-- DATA TO PROCESS start --

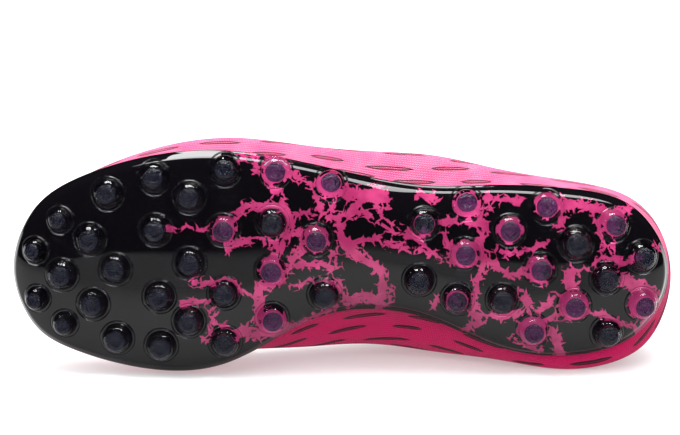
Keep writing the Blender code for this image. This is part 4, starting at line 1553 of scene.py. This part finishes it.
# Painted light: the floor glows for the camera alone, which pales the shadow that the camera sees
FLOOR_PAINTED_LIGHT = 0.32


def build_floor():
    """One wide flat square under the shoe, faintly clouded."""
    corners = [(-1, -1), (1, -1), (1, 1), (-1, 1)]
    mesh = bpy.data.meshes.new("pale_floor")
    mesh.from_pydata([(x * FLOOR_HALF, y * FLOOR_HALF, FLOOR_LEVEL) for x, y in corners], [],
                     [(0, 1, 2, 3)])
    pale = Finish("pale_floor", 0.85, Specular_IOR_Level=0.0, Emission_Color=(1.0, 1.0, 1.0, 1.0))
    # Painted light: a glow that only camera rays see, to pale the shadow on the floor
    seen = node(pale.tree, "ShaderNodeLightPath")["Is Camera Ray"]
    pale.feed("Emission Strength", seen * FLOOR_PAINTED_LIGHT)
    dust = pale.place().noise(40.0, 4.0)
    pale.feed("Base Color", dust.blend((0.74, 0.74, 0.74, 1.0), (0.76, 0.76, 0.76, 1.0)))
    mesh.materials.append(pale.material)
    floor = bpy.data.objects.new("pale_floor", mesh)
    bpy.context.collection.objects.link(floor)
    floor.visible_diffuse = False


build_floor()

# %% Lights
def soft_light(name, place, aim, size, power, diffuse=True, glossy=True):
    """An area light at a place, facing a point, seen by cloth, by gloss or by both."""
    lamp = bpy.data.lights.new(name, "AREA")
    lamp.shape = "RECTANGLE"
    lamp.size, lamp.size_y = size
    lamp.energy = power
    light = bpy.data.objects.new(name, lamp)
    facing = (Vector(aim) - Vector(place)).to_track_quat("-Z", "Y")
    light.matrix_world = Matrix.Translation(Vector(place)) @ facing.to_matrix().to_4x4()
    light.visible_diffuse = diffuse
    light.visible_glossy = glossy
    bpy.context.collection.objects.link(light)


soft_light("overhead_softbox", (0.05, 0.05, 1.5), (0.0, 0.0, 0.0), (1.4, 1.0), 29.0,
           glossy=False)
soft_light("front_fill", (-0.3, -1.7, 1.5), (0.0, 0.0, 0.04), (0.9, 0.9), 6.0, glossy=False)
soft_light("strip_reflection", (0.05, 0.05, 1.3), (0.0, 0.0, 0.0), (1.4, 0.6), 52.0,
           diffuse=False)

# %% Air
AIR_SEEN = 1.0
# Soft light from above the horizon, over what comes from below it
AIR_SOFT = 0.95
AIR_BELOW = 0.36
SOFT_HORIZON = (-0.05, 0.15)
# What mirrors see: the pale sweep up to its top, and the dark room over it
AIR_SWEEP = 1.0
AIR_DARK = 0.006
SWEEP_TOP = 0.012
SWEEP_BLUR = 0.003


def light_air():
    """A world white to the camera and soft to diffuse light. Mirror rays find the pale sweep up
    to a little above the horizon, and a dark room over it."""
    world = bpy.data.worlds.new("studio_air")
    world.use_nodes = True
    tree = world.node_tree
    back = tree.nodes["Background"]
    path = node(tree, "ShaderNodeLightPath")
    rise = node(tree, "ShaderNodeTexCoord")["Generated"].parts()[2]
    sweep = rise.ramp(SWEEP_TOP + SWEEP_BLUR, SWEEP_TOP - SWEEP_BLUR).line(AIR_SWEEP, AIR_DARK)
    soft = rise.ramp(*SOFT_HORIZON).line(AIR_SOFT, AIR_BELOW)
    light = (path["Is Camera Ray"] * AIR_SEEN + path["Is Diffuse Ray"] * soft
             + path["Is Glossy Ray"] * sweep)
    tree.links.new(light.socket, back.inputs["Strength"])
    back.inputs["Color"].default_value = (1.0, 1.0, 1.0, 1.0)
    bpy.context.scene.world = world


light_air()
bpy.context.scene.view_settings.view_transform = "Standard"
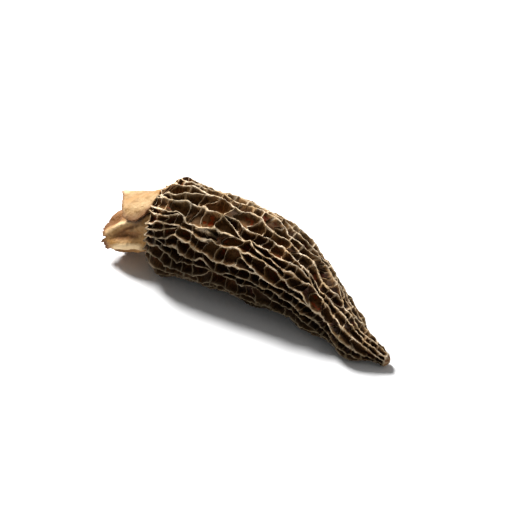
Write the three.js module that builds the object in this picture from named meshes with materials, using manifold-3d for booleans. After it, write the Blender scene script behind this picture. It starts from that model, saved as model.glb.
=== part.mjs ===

-- DATA TO PROCESS end --

◆ DIRECTIONS FOR THIS TASK ◆
Quote exactly the first line of the data and every line after it through the one holding "FLOOR_PAINTED_LIGHT = 0.32".

◆ OUTPUT OF THE EXERCISE ◆
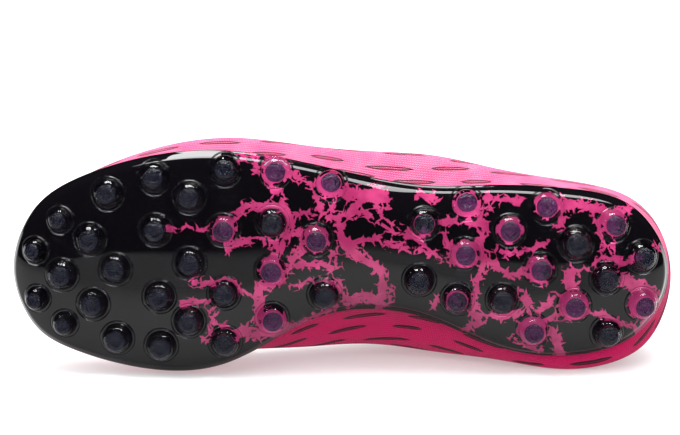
Keep writing the Blender code for this image. This is part 4, starting at line 1553 of scene.py. This part finishes it.
# Painted light: the floor glows for the camera alone, which pales the shadow that the camera sees
FLOOR_PAINTED_LIGHT = 0.32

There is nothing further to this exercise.